- _What to work on_:
Every line of the material below should be repeated exactly.

· · · ·

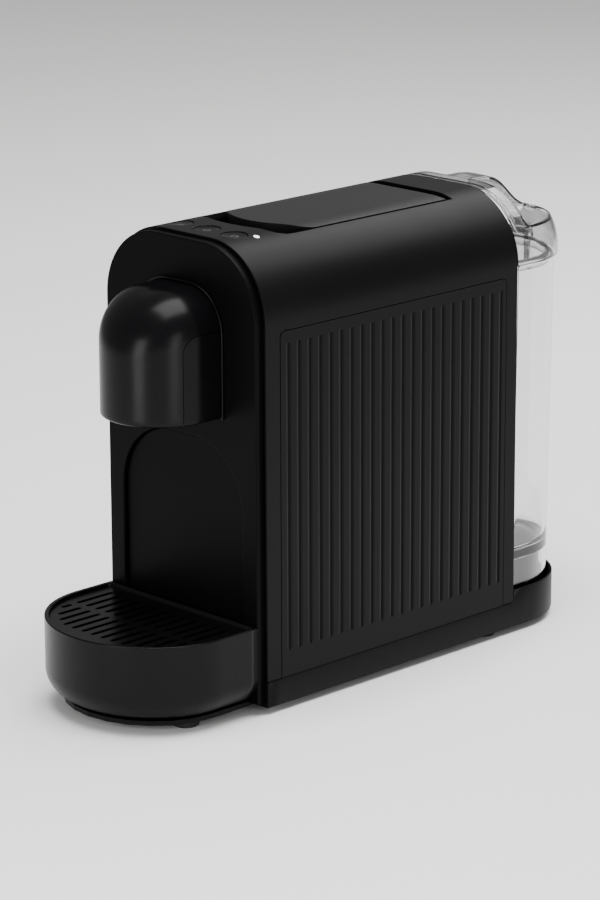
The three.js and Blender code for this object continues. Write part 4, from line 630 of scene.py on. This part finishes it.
def lever_plate():
    """A plate on the housing's arch: lines run from the nose's arc back to the tail, round the pivot."""
    flat = LEVER_HALF - LEVER_CORNER
    ends = flat + np.array([0.9, 1.8, 2.6, 3.3, 3.75, LEVER_CORNER])
    xs = np.unique(np.r_[np.linspace(-flat, flat, 31), ends, -ends])
    nose = LEVER_NOSE + LEVER_ARC - np.sqrt(LEVER_ARC ** 2 - xs ** 2)
    past = np.clip(np.abs(xs) - flat, 0, LEVER_CORNER)
    nose += LEVER_CORNER - np.sqrt(LEVER_CORNER ** 2 - past ** 2)
    share = np.linspace(0, 1, 40)
    y = nose[:, None] * (1 - share) + PIVOT_Y * share
    roll = PIVOT_Y + TAIL_RADIUS * np.sin(np.linspace(0, np.pi / 2, 20)[1:])
    y = np.concatenate([y, np.broadcast_to(roll, (len(xs), len(roll)))], axis=1)
    x = xs[:, None] + 0 * y
    tail = PIVOT_Z + np.sqrt(np.clip(TAIL_RADIUS ** 2 - np.clip(y - PIVOT_Y, 0, TAIL_RADIUS) ** 2, 0, None))
    return sheet(np.stack([x, y, np.minimum(arch_height(x), tail)], -1))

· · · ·

- _Expected answer_:
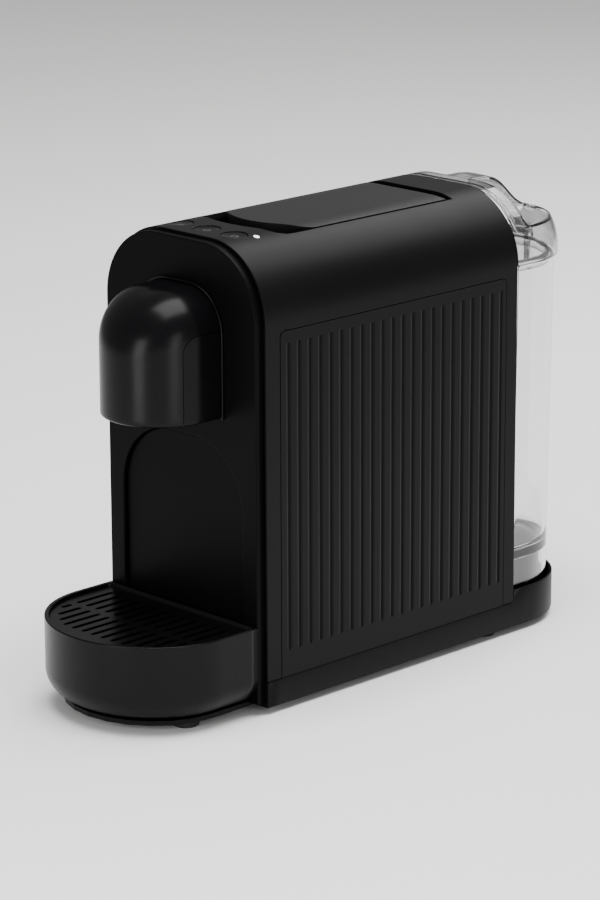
The three.js and Blender code for this object continues. Write part 4, from line 630 of scene.py on. This part finishes it.
def lever_plate():
    """A plate on the housing's arch: lines run from the nose's arc back to the tail, round the pivot."""
    flat = LEVER_HALF - LEVER_CORNER
    ends = flat + np.array([0.9, 1.8, 2.6, 3.3, 3.75, LEVER_CORNER])
    xs = np.unique(np.r_[np.linspace(-flat, flat, 31), ends, -ends])
    nose = LEVER_NOSE + LEVER_ARC - np.sqrt(LEVER_ARC ** 2 - xs ** 2)
    past = np.clip(np.abs(xs) - flat, 0, LEVER_CORNER)
    nose += LEVER_CORNER - np.sqrt(LEVER_CORNER ** 2 - past ** 2)
    share = np.linspace(0, 1, 40)
    y = nose[:, None] * (1 - share) + PIVOT_Y * share
    roll = PIVOT_Y + TAIL_RADIUS * np.sin(np.linspace(0, np.pi / 2, 20)[1:])
    y = np.concatenate([y, np.broadcast_to(roll, (len(xs), len(roll)))], axis=1)
    x = xs[:, None] + 0 * y
    tail = PIVOT_Z + np.sqrt(np.clip(TAIL_RADIUS ** 2 - np.clip(y - PIVOT_Y, 0, TAIL_RADIUS) ** 2, 0, None))
    return sheet(np.stack([x, y, np.minimum(arch_height(x), tail)], -1))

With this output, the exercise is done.